--- EXERCISE INSTRUCTIONS ---
Only the lines from the line that has "for name, shape" through the line that has "bpy.context.scene.collection.objects.link(empty)" should be reproduced, exactly and with both ends kept.

--- RECORD EXCERPTS ---
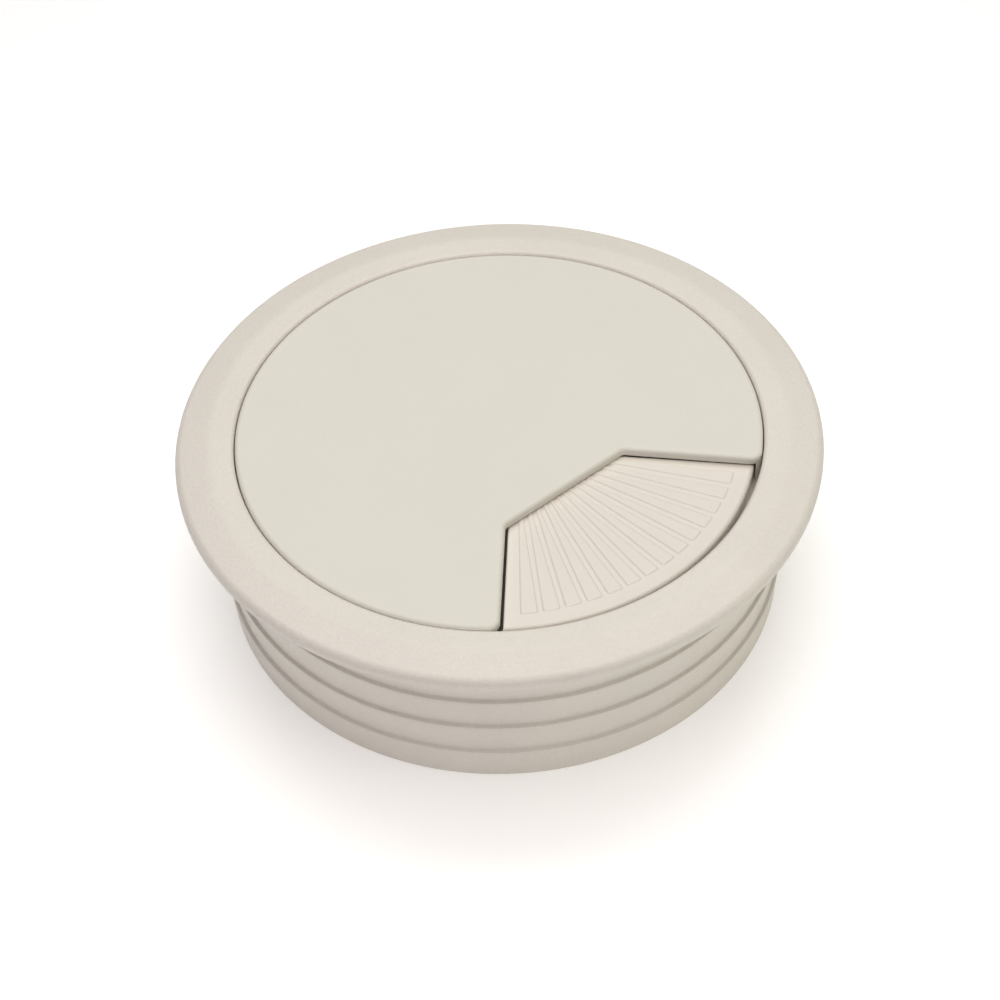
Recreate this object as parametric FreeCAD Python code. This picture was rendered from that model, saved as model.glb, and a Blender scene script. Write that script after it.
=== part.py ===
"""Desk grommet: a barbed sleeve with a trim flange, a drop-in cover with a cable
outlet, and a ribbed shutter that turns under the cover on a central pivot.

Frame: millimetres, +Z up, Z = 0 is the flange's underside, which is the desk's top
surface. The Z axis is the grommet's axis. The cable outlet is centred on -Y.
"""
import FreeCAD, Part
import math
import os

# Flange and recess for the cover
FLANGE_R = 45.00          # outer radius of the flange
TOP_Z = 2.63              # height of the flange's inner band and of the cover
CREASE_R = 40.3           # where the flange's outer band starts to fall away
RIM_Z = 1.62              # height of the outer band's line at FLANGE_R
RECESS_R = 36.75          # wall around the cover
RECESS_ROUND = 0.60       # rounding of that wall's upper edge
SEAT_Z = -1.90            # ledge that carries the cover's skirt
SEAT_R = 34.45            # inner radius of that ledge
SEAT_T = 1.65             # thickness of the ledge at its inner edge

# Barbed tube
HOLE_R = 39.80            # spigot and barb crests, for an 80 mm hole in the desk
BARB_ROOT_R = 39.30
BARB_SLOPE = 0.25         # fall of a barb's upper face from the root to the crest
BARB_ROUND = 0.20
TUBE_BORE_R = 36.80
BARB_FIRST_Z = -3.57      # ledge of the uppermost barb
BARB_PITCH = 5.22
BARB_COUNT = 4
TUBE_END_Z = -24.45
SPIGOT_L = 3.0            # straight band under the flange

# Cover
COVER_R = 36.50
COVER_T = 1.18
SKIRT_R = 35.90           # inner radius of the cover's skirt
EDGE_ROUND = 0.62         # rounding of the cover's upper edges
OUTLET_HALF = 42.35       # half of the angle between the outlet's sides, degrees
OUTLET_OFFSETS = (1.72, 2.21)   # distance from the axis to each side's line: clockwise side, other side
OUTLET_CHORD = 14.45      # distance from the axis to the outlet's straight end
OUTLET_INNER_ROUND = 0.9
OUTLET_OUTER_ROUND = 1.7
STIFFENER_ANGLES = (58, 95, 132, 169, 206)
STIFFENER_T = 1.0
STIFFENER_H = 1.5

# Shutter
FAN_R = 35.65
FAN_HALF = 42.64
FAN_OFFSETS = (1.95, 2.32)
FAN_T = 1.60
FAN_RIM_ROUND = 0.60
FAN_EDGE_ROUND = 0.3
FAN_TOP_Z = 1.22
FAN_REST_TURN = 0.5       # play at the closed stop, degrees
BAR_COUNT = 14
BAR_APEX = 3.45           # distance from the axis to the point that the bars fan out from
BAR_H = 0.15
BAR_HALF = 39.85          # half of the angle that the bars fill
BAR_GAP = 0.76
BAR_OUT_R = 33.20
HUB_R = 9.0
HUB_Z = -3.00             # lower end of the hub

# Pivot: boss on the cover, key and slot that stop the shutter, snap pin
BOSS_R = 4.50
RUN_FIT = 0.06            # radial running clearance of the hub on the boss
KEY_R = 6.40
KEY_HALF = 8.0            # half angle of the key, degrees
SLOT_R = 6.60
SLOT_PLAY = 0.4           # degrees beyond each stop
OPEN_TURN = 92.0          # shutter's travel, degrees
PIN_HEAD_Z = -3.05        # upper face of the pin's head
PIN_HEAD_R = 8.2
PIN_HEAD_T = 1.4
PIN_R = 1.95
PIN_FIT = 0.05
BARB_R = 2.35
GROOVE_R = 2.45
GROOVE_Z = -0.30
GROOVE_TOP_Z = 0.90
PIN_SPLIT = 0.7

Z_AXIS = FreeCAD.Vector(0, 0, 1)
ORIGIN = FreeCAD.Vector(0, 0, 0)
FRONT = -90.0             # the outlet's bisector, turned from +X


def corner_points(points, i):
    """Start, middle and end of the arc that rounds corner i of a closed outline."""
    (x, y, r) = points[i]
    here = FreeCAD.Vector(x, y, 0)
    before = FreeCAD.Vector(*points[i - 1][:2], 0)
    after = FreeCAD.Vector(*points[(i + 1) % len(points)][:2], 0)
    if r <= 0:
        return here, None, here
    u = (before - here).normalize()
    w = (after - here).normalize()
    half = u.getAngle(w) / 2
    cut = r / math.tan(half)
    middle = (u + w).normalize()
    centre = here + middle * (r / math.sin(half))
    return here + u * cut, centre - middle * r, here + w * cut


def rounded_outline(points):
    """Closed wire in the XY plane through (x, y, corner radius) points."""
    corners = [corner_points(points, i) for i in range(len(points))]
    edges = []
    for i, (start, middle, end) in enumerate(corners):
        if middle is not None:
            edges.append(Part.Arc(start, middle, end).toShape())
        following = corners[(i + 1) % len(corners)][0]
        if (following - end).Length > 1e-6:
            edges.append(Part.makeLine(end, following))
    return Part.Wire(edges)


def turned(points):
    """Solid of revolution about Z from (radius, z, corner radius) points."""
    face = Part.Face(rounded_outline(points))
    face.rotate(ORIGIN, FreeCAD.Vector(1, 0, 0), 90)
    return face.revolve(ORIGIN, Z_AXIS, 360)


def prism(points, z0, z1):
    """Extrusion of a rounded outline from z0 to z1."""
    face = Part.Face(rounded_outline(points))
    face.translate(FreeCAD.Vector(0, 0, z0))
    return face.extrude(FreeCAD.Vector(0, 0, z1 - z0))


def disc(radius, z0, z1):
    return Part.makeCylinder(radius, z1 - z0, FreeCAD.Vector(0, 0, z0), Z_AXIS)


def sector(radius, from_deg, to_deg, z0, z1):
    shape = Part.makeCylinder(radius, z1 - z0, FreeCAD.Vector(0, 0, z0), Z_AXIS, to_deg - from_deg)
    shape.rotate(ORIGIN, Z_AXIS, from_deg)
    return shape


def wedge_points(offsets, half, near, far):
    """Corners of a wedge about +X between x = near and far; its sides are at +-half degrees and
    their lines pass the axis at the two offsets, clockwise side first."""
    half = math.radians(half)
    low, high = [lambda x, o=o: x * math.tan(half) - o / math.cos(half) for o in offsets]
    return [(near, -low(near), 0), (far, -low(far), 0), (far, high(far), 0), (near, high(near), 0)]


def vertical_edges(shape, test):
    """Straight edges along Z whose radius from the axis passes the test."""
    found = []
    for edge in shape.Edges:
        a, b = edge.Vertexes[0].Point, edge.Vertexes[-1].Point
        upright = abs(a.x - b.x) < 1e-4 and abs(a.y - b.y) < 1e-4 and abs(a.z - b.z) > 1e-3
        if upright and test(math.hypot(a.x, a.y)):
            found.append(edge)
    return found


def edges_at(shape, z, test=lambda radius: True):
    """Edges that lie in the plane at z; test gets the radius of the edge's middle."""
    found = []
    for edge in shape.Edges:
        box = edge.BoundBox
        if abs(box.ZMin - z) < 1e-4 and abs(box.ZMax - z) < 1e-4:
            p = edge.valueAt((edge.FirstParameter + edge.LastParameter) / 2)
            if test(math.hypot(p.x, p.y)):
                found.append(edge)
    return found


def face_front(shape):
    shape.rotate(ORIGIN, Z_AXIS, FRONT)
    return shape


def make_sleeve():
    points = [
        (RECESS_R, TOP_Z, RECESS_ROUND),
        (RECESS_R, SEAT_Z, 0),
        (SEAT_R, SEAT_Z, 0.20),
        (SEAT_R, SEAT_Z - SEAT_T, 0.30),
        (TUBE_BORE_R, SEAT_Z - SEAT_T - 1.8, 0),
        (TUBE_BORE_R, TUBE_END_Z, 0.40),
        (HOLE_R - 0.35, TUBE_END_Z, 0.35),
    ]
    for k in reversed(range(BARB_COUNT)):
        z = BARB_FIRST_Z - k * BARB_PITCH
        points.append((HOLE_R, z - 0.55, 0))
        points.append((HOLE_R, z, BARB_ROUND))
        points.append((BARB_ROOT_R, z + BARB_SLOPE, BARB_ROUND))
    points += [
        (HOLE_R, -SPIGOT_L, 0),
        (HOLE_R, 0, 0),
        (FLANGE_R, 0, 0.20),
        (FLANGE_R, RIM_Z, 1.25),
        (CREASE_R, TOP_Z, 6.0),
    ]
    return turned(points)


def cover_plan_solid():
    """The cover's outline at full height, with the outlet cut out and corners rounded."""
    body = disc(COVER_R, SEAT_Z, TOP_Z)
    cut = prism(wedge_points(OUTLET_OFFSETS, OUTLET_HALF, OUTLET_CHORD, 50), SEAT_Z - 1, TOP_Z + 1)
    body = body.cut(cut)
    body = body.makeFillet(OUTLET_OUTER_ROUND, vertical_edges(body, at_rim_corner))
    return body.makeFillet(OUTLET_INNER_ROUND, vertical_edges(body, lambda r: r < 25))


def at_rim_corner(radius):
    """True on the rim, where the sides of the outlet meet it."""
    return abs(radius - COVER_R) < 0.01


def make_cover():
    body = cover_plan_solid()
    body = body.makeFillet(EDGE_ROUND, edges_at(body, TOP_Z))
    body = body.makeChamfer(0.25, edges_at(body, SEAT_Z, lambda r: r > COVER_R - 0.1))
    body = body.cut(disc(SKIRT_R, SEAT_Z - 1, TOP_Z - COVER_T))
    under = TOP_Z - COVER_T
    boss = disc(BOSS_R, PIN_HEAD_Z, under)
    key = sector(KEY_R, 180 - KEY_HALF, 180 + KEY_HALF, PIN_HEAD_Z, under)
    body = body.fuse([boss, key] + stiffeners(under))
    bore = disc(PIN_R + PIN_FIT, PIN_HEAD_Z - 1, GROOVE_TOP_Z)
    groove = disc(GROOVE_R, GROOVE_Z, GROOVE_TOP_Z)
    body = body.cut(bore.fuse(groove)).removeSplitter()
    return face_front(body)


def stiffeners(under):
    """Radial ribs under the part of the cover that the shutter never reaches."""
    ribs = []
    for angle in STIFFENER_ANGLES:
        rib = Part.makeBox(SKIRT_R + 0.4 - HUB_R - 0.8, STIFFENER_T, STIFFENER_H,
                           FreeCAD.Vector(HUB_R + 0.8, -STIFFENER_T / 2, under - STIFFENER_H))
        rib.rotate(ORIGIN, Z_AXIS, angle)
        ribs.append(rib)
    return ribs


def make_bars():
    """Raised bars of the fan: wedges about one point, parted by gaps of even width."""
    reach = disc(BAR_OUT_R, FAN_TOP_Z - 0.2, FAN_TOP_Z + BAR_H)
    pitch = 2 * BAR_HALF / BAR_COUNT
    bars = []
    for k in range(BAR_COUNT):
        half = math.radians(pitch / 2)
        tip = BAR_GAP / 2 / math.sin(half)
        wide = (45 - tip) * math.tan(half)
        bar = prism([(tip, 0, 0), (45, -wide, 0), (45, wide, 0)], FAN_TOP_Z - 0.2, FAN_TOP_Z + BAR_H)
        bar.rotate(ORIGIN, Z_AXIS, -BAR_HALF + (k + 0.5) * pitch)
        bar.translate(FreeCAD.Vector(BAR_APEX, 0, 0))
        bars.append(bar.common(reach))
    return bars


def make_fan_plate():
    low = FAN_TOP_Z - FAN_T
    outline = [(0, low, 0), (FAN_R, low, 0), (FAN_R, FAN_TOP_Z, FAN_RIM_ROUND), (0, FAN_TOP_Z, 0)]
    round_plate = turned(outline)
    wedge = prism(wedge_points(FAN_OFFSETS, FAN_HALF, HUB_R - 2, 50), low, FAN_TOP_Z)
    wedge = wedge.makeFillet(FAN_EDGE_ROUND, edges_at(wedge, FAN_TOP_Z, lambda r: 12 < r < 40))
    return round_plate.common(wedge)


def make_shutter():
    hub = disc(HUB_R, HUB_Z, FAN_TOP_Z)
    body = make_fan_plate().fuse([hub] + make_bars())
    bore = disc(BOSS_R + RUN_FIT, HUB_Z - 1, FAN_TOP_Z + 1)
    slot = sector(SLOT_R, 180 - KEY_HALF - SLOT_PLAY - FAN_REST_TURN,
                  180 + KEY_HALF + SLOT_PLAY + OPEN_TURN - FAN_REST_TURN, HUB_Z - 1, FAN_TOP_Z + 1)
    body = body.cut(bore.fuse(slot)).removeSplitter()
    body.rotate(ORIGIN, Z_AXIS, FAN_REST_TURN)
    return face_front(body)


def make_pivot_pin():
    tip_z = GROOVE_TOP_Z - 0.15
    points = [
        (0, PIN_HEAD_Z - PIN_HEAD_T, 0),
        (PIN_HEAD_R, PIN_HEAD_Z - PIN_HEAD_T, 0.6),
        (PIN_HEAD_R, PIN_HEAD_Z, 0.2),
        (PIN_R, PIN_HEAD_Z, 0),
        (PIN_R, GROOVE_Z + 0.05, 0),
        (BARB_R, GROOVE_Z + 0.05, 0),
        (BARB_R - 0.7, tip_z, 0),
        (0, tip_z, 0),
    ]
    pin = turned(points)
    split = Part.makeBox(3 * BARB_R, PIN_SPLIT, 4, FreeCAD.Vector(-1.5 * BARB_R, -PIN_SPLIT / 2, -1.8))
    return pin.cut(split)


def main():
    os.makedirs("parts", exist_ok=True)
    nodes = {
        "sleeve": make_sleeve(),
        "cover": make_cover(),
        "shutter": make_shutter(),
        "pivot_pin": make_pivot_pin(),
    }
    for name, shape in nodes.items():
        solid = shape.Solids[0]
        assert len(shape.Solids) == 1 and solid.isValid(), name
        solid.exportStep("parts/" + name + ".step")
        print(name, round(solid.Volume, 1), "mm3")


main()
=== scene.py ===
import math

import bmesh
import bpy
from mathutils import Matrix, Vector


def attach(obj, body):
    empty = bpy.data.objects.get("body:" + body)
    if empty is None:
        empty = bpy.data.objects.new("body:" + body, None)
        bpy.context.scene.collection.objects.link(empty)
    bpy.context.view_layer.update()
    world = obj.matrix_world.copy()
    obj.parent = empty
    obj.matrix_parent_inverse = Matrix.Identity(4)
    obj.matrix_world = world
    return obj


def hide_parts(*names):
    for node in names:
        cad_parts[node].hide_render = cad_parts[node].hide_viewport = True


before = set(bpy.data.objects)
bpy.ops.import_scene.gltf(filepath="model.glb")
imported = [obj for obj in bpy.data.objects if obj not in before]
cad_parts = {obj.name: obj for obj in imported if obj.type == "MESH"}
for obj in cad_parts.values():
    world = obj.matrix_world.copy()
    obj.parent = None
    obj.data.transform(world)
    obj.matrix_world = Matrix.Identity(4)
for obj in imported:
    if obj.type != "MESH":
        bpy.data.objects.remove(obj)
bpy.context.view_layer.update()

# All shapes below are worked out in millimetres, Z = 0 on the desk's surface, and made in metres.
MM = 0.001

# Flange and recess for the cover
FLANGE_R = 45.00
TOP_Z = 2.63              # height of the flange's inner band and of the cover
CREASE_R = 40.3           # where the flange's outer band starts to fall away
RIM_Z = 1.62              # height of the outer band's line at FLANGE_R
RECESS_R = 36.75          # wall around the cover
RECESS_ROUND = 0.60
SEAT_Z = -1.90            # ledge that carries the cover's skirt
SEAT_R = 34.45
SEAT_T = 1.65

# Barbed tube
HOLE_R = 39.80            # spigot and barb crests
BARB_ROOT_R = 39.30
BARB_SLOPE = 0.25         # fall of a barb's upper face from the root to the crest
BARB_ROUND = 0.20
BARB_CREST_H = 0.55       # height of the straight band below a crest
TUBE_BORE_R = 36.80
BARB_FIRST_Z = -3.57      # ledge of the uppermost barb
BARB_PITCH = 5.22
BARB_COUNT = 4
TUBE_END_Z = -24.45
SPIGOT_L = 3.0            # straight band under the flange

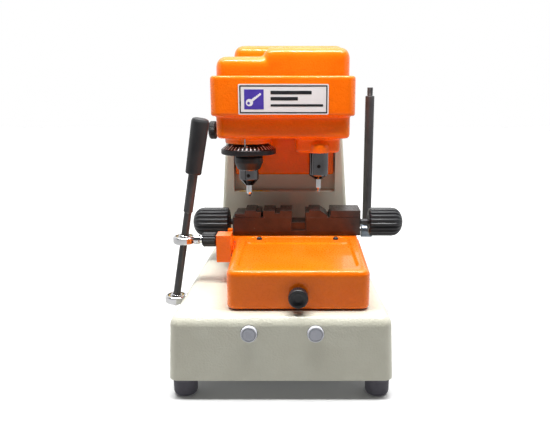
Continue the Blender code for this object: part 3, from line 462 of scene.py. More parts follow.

--- COMPLETED TASK ---
    for name, shape in nodes.items():
        solid = shape.Solids[0]
        assert len(shape.Solids) == 1 and solid.isValid(), name
        solid.exportStep("parts/" + name + ".step")
        print(name, round(solid.Volume, 1), "mm3")


main()
=== scene.py ===
import math

import bmesh
import bpy
from mathutils import Matrix, Vector


def attach(obj, body):
    empty = bpy.data.objects.get("body:" + body)
    if empty is None:
        empty = bpy.data.objects.new("body:" + body, None)
        bpy.context.scene.collection.objects.link(empty)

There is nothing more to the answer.